The Children of Prescott Hall Butler

Kenyon Cox American

On view at The Met Fifth Avenue in Gallery 764

Cox’s steadfast support of Augustus Saint-Gaudens, both during the sculptor’s lifetime and posthumously, is encapsulated in this image, created by rubbing charcoal on paper against an early plaster or bronze replica of the low-relief Children of Prescott Hall Butler (05.15.1). In addition to his work as an easel and mural painter, Cox, by the mid-1880s, provided illustrations and art criticism for leading publications.

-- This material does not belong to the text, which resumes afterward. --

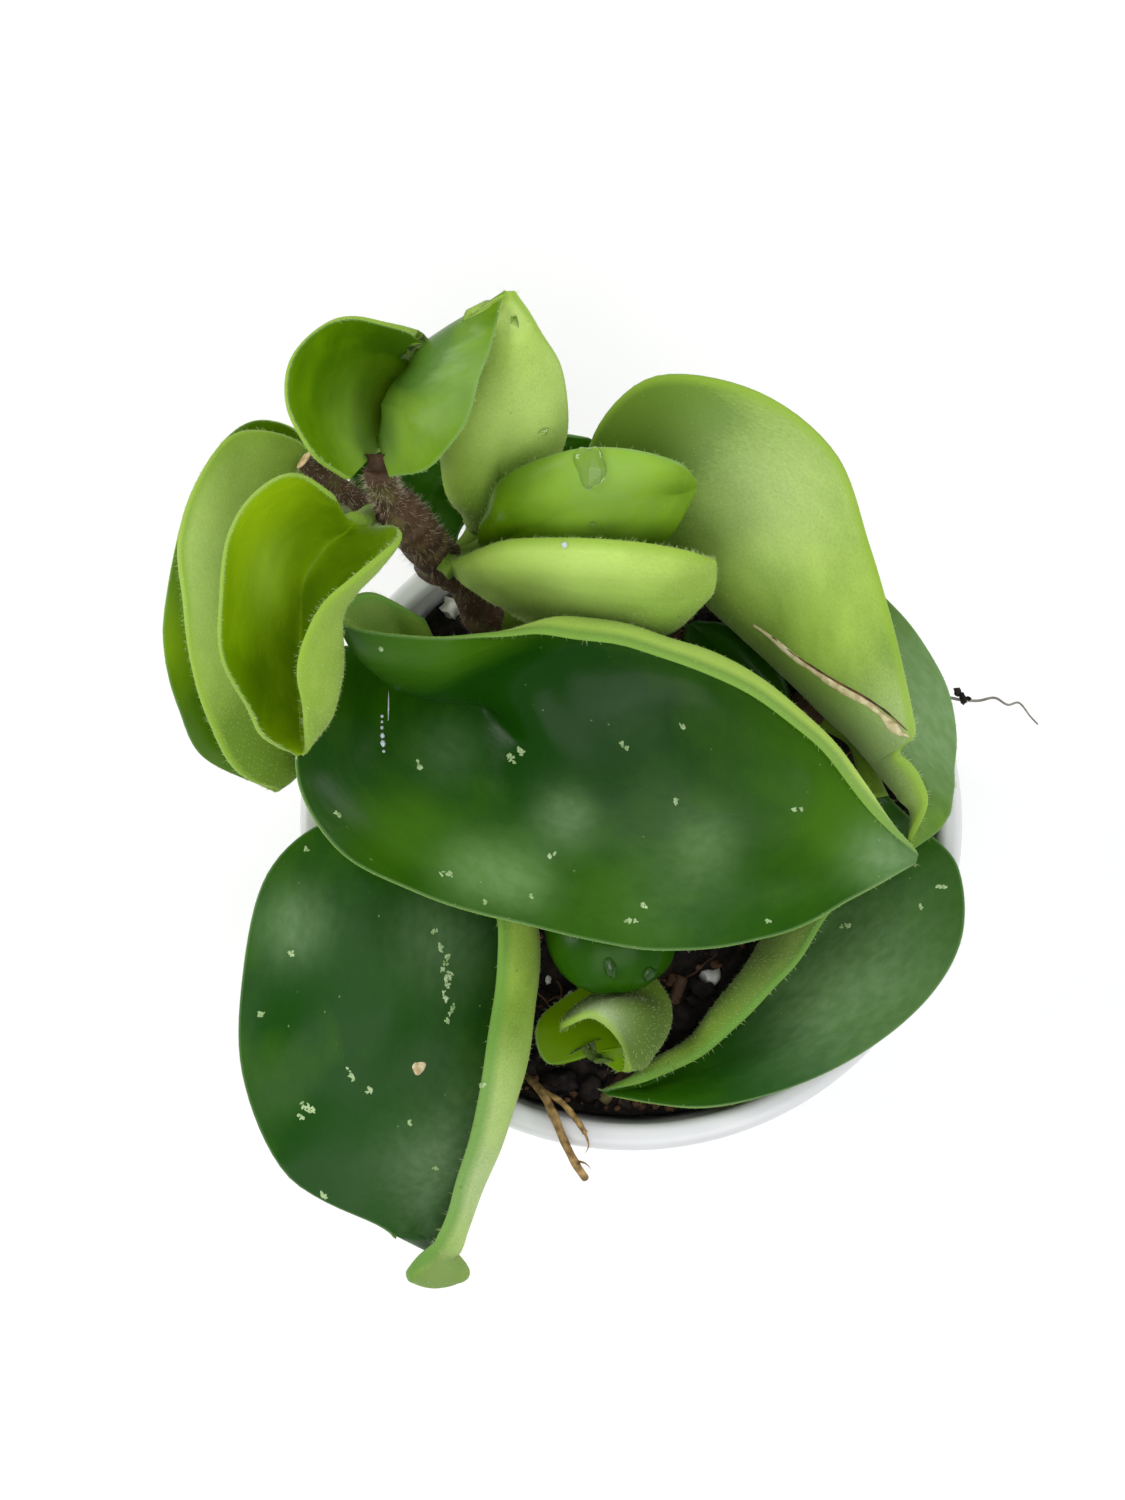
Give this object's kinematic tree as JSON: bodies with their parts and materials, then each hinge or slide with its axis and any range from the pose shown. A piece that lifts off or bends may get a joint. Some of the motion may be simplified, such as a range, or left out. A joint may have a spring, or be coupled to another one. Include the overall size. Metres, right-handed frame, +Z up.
{
  "type": "hindu rope plant",
  "caption": "Small potted house plant seen as it grows, with thick twisted and folded waxy leaves on short woody stems, for a windowsill or shelf.",
  "frame": {"origin": "centre of the underside of the pot, on the surface it stands on", "axes": "+Z up; +Y away from the viewer of the front side, towards the back of the plant; +X to the right as seen from the front"},
  "size_m": [0.0709, 0.0805, 0.0866],
  "materials": {
    "pot": "satin",
    "soil": "matte",
    "stem": "matte",
    "root": "matte",
    "leaf_mature": "satin",
    "leaf_bright": "satin",
    "leaf_young": "satin",
    "leaf_downy": "matte"
  },
  "bodies": {
    "root": {"pot": "pot", "soil": "soil", "stem_main": "stem", "stem_front": "stem", "stem_right": "stem", "leaf_front": "leaf_mature", "leaf_lower_left": "leaf_mature", "leaf_lower_right": "leaf_mature", "leaf_upper_right": "leaf_bright", "leaf_top_back": "leaf_bright", "leaf_top_heart": "leaf_bright", "leaf_inner_back": "leaf_bright", "leaf_inner_front": "leaf_downy", "leaf_left_young": "leaf_young", "leaf_left_outer": "leaf_downy", "leaf_rear": "leaf_mature", "leaf_small_dark": "leaf_mature", "leaf_small_curl": "leaf_young", "leaf_shade": "leaf_mature", "root_front": "root"}
  },
  "joints": []
}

This portrait of Charles Stewart Butler (1876-1954) and Lawrence Smith Butler (1875-1954) was reproduced as an engraving in Cox’s seminal article on Saint-Gaudens for Century Magazine, published in November 1887 to coincide with the unveilings of the sculptor’s The Standing Lincoln (2012.14a, b) in Chicago and The Puritan (39.65.53) in Springfield, MA. Cox particularly praised Saint-Gaudens’s technical prowess in relief sculpture: “Low-relief is thus an art nearly allied to painting, and which deals with aspects rather than facts, and its exercise calls for the highest powers of perception and execution which an artist possesses…. St. Gaudens’s success in it has been very great.”